Police lock Farage in pub to avoid protestors

Ukip leader Nigel Farage had to be rescued by police after being mobbed by rowdy protesters shouting “racist Nazi scum”.

Police lock Farage in pub to avoid protestors

Ukip leader Nigel Farage had to be rescued by police after being mobbed by rowdy protesters shouting “racist Nazi scum”.

Staff were forced to clear the Canons’ Gait pub on Edinburgh’s Royal Mile, where Mr Farage was due to hold a press conference near the Scottish Parliament, after it was filled with the chanting protesters.

The Ukip leader attempted to make an escape by taxi but protesters blocked its path and Mr Farage was forced to return to the pub, where police barricaded the doors against protesters until officers in a riot van came to his aid.

Two men were arrested after the protest and Mr Farage was escorted from the scene “to ensure his safety”, Police Scotland said.

Mr Farage was in Edinburgh to promote his candidate Otto Inglis in the Aberdeen Donside by-election, but the pub was soon filled by dozens of protesters shouting “racist Nazi scum”.

Protester Max Crema, 21, an economics student and vice president of services at Edinburgh University Students Association, suggested Ukip has “a well documented history of racism”.

Mr Farage replied: “If you believe that then you are less intelligent than you look, dear boy.

“We are a non-racist, non-sectarian party and unlike every other party in British politics we actually forbid people who have been on extreme left or right-wing extremes from joining our party.

“The Labour Party actually has former BNP members sitting as Labour councillors, so don’t give me that rubbish.”

But bar staff were forced to clear the pub as the protesters chanted “racist Nazi scum” and became increasingly rowdy.

Taxi driver Alexander McMillan said he was shaken by the incident.

“They were all going bloody mental,” he said.

“I couldn’t take him, they were attacking that taxi and blocking its path so I just had to give up, and then the police got involved.”

As Mr Farage was escorted away by police, protesters chanted “Farage is being lifted” and “How does it feel to be treated like an asylum seeker?”

A Ukip spokesman described the scene as “inchoate rage”.

“Was it anti-English? I doubt it, I don’t think they thought that far,” he said.

“I don’t think he was shaken up by it.
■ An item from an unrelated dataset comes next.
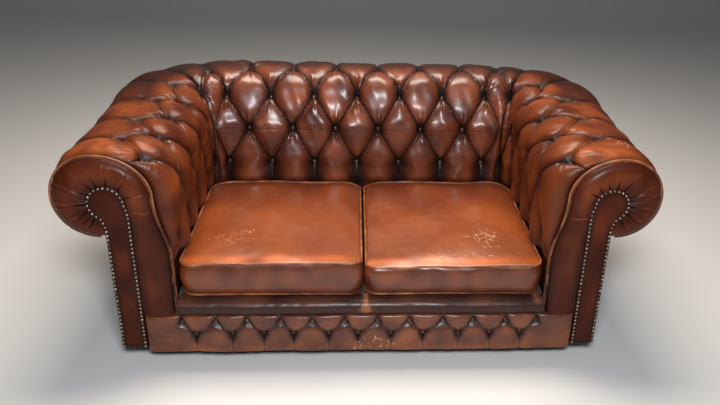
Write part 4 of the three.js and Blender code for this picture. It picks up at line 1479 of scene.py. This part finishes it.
    rim_xy = rest[rim][:, :2]
    away = rim_xy - np.array(centre)[:2]
    away /= np.linalg.norm(away, axis=1, keepdims=True)
    for level_name, line in (("top", rim), ("bottom", n + rim)):
        ring = rest[line] + np.stack([*(away * welt_out).T, np.zeros(len(rim))], 1)
        ring[:, 0] = np.where(np.abs(ring[:, 0]) < 0.012, np.sign(centre.x) * 0.0066, ring[:, 0])
        welt = cord_along(f"{side}_{level_name}_welt", ring, welt_radius, closed=True)
        co = points_of(welt.data)
        # A lighter line along each welt, rubbed wear and partly a painted highlight; on the bottom welt,
        # which is darker, it fades out to the right.
        lit = 0.40 if level_name == "top" else 0.40 - 0.5 * smooth((co[:, 0] - centre.x + 0.02) / 0.1)
        mark(welt.data, fold=np.full(len(co), 0.0 if level_name == "top" else 0.2),
             rub=lit + 0.25 * ripple(co[:, :2], 0.06, seed + 7))
        finish_piece(welt, f"{side}_{level_name}_welt", piping_leather, "worn_leather",
                     f"{side}_cushion_{level_name}_welt")


cushion_leather, tree, shader, skin = hide("worn_leather", (0.022, 0.006, 0.003), (0.115, 0.022, 0.006),
                                           (0.58, 0.128, 0.020), 0.33, grain_depth=0.0008, patchy=0.22,
                                           shine=0.48, coat=0.42)
shader.inputs["Coat Roughness"].default_value = 0.20
scratch(tree, skin, [((-0.400, -0.300, 0.345), (0.120, 0.090, 0.05), 34, 0.024, 0.48),
                     ((-0.350, -0.255, 0.345), (0.050, 0.030, 0.05), 26, 0.030, 0.54),
                     ((0.375, -0.300, 0.345), (0.110, 0.110, 0.05), 40, 0.026, 0.56),
                     ((0.300, -0.385, 0.335), (0.240, 0.040, 0.05), 48, 0.026, 0.46),
                     ((-0.180, -0.400, 0.335), (0.200, 0.030, 0.05), 48, 0.018, 0.34),
                     ((-0.275, -0.425, 0.275), (0.040, 0.030, 0.04), 30, 0.022, 0.46)])
cushion("left", 31)
cushion("right", 41)

zip_brass, tree, shader = new_finish("zip_brass")
teeth = put(tree, "TexWave", {"Vector": put(tree, "TexCoord").outputs["Object"], "Scale": 90},
            wave_type="BANDS", bands_direction="X").outputs["Fac"]
tree.links.new(two_tints(tree, teeth, (0.10, 0.065, 0.03), (0.42, 0.30, 0.14)), shader.inputs["Base Color"])
shader.inputs["Metallic"].default_value = 0.7
shader.inputs["Roughness"].default_value = 0.4
foam_smaller = 0.040     # than the space for it, so that it stays inside the swollen cover
for side in ("left", "right"):
    give(side + "_cushion_zip", zip_brass)
    low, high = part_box(side + "_cushion_core")
    deselect()
    bpy.ops.mesh.primitive_cube_add(size=1, location=(low + high) / 2,
                                    scale=[edge - foam_smaller for edge in high - low])
    core = bpy.context.active_object
    edit_all()
    bpy.ops.mesh.bevel(offset=0.014, segments=3, affect="EDGES")
    stop_editing()
    bpy.ops.object.transform_apply(location=True, rotation=True, scale=True)
    finish_piece(core, side + "_foam_core", white_foam, "foam", side + "_cushion_core")
    bpy.ops.object.shade_smooth_by_angle(angle=math.radians(40))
He was laughing, in fact.

“He is happy to debate his views with people who show common decency, and it’s just a shame that people don’t always show the same courtesy.”
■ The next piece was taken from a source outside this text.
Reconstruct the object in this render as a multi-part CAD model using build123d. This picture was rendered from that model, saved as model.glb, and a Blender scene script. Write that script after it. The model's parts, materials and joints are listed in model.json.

He said it was “ironic” that anti-racism protesters were chanting “go back to England” at Mr Farage and his Ukip colleagues.

A Police Scotland spokeswoman said: “Two men have been arrested following a protest outside a public house on Edinburgh’s Canongate.

“Officers responded to the address to facilitate a peaceful demonstration which arose during a Ukip meeting that was taking place inside.

“During the protest, which took place around 4.30pm, a 49-year-old man was escorted from the premises to ensure his safety.”

Earlier, Mr Farage explained his strategy for Aberdeen Donside, a seat left vacant by the death of SNP MSP Brian Adam last month.

“Aberdeen was formerly a great fishing port, and is no longer as the common fisheries policy has cost thousands of jobs in Scotland while at the other side of the North Sea Norway controls its own waters and controls the fish within it,” he said.

He distanced himself from his party’s 2010 general election manifesto which pledged to replace Scotland’s 129 MSPs with Scottish MPs.

Previous proposals to relegate Holyrood to a part-time parliament debating more limited devolved issues one week a month were described as “old Ukip”.

“We want an independent UK outside of the EU and a Scotland with fully devolved powers within that union,” he said.

“Independence will clearly be beaten quite heavily in the referendum next year, but I think that devolution is something that is now unstoppable and in the case of Northern Ireland, Scotland and Wales devolved powers are bound to go further over the next five years.

“I think in five years from now Scotland will be raising and spending a lot more of its own money.”

Mr Farage said Ukip supports a “managed immigration policy” across the UK.

The Scottish Government insists Scotland needs higher net migration to boost the working age population and balance the strain on the economy caused by an ageing population.

Mr Farage said: “I’ve heard all of these arguments before and it forgets that immigrants to Britain grow old too, unless you are operating a work permit scheme or an Australian-style migration policy.

“Maybe Scotland should do that. I am now too old to go Australia, but there may be an argument that if there is a real shortage of skills then actually you want young people to come to the country, work and pay taxes over 35 years before claiming pensions and benefits.

“But at the moment as members of the EU we are not able to choose.”